__Work to do__. Start at the line containing "Keep writing the", stop at the line containing "return material", and set down every line in that stretch exactly as written, and nothing else.

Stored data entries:
----
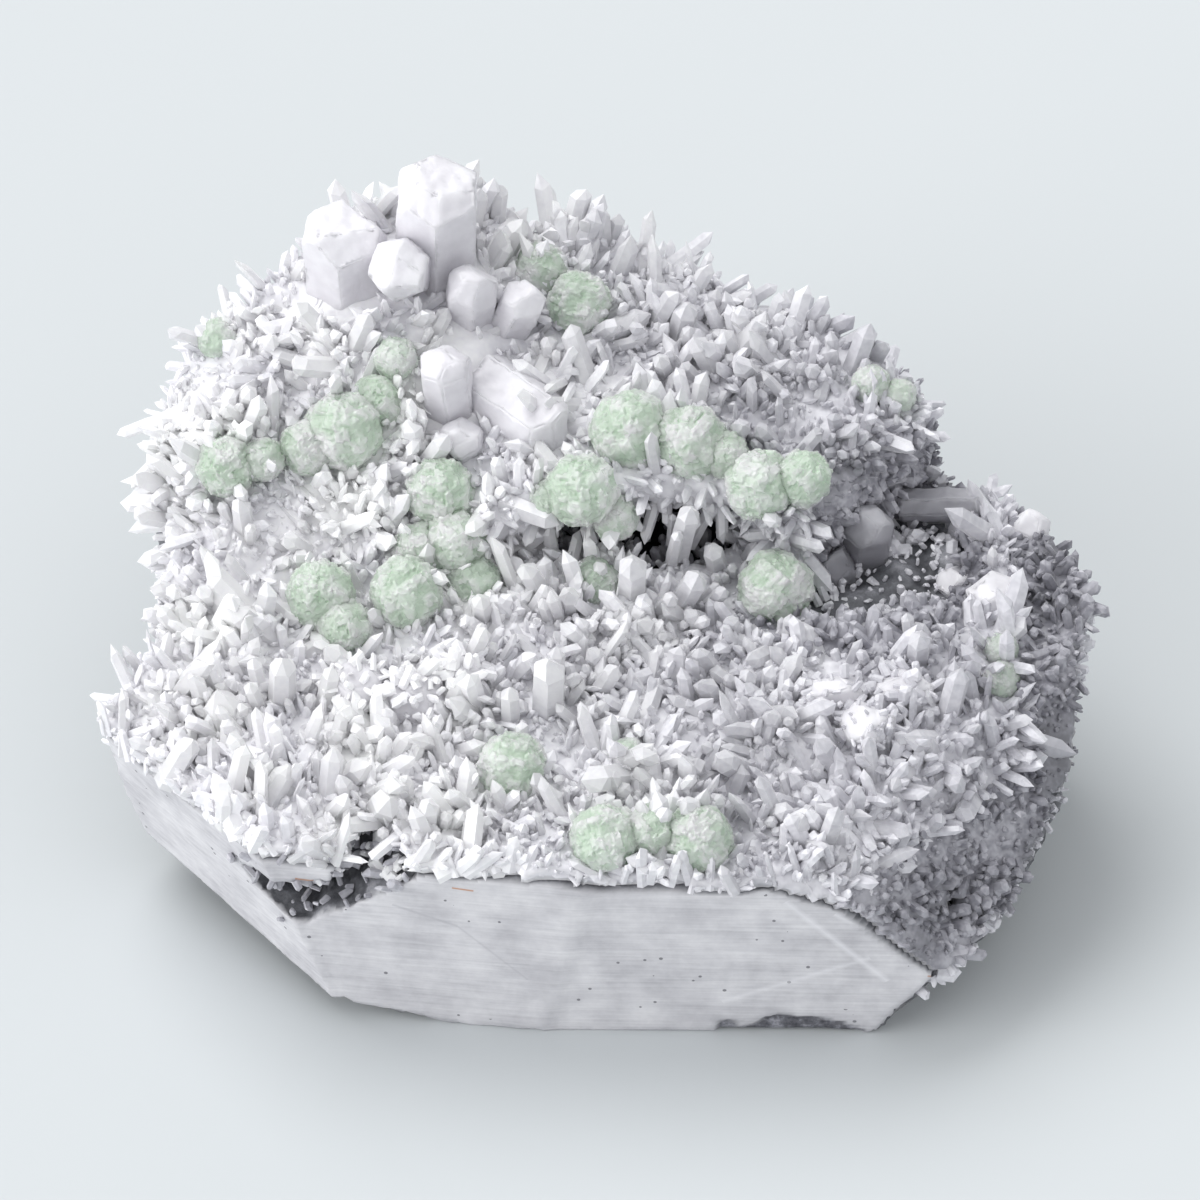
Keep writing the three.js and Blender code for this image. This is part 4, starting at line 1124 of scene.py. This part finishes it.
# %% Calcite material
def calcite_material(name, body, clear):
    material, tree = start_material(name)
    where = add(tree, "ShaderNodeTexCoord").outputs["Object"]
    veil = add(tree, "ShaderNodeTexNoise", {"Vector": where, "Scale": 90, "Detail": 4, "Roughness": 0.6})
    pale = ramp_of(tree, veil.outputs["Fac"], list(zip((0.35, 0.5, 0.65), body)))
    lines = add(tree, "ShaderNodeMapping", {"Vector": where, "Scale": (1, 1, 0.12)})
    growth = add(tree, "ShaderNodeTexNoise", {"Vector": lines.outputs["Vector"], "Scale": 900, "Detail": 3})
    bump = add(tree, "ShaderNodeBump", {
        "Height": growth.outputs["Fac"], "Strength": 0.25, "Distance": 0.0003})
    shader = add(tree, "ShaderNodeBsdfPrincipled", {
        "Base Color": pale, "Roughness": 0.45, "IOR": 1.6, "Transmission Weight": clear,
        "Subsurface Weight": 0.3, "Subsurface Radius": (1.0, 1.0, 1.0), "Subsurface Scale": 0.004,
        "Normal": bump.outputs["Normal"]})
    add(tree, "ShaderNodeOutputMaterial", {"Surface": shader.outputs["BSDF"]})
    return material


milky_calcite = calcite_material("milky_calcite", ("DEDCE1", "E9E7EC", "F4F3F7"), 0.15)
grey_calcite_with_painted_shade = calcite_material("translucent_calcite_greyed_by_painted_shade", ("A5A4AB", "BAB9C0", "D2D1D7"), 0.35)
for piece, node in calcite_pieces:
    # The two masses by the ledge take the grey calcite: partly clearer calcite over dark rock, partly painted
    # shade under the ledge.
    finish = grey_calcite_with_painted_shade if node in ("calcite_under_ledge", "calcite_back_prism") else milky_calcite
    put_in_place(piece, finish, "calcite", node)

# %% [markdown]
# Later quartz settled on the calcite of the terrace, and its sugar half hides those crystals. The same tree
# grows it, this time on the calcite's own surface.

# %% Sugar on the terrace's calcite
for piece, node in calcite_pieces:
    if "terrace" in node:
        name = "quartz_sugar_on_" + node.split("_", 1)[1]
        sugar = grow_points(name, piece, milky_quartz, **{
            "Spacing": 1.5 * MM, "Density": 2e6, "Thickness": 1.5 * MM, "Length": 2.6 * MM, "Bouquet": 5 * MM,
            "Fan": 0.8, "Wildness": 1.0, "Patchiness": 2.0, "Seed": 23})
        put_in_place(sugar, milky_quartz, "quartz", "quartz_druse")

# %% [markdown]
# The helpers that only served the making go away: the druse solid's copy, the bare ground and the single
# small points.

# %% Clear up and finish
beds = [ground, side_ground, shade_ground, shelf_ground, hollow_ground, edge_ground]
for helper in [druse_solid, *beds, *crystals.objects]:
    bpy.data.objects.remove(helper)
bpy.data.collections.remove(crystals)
----
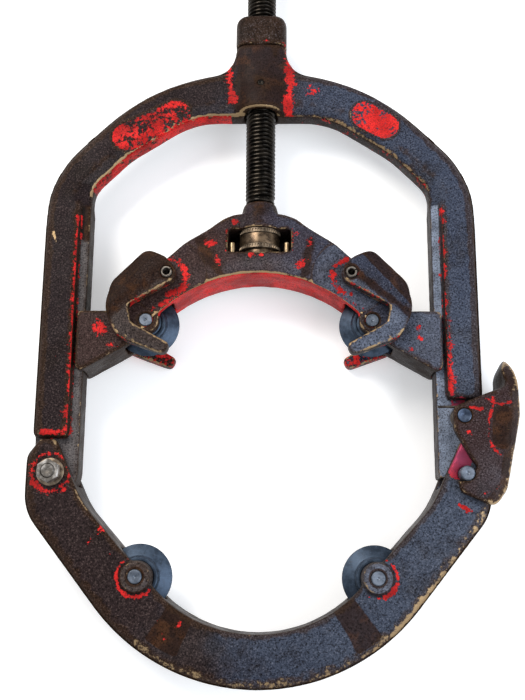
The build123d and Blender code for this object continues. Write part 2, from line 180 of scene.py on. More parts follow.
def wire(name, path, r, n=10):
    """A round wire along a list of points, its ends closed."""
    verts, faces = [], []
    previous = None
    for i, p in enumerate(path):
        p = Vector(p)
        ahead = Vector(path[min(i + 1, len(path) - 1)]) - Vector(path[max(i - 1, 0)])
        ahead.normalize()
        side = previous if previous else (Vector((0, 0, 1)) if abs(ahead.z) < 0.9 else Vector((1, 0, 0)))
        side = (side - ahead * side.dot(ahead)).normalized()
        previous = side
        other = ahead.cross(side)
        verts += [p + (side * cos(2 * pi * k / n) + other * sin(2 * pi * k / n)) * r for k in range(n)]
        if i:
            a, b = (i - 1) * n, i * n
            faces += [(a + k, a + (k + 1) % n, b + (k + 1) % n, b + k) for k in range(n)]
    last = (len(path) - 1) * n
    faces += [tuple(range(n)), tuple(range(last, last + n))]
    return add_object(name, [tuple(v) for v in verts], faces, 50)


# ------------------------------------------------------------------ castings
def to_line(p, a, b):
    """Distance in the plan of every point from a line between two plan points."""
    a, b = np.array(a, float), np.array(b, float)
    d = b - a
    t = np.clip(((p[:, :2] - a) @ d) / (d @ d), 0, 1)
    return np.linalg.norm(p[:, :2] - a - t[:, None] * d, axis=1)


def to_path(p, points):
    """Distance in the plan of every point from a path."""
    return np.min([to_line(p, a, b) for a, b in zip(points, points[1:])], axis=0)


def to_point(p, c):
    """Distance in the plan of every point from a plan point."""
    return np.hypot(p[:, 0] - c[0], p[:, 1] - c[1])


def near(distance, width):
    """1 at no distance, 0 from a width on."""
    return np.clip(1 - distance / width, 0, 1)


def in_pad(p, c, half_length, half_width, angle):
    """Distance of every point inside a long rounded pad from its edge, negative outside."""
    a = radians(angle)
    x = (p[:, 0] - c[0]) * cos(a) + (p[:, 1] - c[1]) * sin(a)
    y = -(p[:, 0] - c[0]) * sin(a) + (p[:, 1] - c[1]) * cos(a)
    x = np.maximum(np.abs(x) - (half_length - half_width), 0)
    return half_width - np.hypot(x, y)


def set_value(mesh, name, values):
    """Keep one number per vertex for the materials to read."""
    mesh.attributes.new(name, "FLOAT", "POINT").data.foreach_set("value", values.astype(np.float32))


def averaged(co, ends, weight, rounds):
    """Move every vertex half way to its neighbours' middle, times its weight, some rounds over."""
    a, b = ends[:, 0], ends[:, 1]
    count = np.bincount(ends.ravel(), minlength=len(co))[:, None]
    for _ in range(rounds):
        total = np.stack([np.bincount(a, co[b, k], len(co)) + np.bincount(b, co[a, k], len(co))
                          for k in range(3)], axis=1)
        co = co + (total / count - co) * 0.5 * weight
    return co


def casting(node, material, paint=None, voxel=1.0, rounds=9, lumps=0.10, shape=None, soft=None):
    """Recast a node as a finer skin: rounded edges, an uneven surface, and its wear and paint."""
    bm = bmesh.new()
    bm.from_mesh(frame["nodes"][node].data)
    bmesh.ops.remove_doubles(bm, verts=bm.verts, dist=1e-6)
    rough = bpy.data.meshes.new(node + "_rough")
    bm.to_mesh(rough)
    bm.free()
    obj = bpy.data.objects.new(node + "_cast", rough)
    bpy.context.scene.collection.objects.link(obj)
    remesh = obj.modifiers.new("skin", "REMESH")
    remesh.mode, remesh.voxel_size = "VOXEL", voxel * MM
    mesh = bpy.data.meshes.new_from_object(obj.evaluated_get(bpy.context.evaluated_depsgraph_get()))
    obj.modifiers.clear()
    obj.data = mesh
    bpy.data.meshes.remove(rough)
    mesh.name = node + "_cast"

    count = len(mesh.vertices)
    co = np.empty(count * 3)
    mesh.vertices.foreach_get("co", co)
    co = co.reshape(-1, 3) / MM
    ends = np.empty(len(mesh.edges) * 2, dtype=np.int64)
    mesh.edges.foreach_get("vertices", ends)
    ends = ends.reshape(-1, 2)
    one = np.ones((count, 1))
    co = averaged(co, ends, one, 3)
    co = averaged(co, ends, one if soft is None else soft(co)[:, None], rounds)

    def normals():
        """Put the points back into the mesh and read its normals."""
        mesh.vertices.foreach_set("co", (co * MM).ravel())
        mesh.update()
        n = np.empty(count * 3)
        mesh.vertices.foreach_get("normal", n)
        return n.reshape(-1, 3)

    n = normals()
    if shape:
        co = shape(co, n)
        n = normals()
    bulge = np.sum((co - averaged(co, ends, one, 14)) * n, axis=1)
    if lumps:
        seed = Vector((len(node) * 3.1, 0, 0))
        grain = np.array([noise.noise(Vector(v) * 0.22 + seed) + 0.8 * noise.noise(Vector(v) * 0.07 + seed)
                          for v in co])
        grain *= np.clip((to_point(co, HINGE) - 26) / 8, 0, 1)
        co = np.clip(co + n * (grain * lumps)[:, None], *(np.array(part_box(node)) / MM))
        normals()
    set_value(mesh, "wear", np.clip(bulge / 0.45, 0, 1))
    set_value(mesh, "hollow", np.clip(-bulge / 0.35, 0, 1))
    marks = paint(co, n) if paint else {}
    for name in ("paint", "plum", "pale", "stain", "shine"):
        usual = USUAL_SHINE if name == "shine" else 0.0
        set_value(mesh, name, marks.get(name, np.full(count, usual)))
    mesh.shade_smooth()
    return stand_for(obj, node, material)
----
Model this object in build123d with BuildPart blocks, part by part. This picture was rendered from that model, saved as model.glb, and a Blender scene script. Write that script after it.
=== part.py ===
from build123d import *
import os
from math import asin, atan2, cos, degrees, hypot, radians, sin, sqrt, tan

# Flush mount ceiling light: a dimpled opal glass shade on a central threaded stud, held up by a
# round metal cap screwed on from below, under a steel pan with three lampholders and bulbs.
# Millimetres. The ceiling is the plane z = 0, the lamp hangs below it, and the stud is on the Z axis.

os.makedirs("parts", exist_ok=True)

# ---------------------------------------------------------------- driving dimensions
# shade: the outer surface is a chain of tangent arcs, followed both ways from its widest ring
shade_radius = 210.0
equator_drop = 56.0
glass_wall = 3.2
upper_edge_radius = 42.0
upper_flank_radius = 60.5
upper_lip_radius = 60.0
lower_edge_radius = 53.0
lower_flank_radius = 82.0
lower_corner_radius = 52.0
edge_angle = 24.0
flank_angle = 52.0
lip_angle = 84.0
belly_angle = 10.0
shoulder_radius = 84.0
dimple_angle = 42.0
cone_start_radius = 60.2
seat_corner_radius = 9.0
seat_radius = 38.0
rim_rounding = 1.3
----
__Answer to the problem__.
Keep writing the three.js and Blender code for this image. This is part 4, starting at line 1124 of scene.py. This part finishes it.
# %% Calcite material
def calcite_material(name, body, clear):
    material, tree = start_material(name)
    where = add(tree, "ShaderNodeTexCoord").outputs["Object"]
    veil = add(tree, "ShaderNodeTexNoise", {"Vector": where, "Scale": 90, "Detail": 4, "Roughness": 0.6})
    pale = ramp_of(tree, veil.outputs["Fac"], list(zip((0.35, 0.5, 0.65), body)))
    lines = add(tree, "ShaderNodeMapping", {"Vector": where, "Scale": (1, 1, 0.12)})
    growth = add(tree, "ShaderNodeTexNoise", {"Vector": lines.outputs["Vector"], "Scale": 900, "Detail": 3})
    bump = add(tree, "ShaderNodeBump", {
        "Height": growth.outputs["Fac"], "Strength": 0.25, "Distance": 0.0003})
    shader = add(tree, "ShaderNodeBsdfPrincipled", {
        "Base Color": pale, "Roughness": 0.45, "IOR": 1.6, "Transmission Weight": clear,
        "Subsurface Weight": 0.3, "Subsurface Radius": (1.0, 1.0, 1.0), "Subsurface Scale": 0.004,
        "Normal": bump.outputs["Normal"]})
    add(tree, "ShaderNodeOutputMaterial", {"Surface": shader.outputs["BSDF"]})
    return material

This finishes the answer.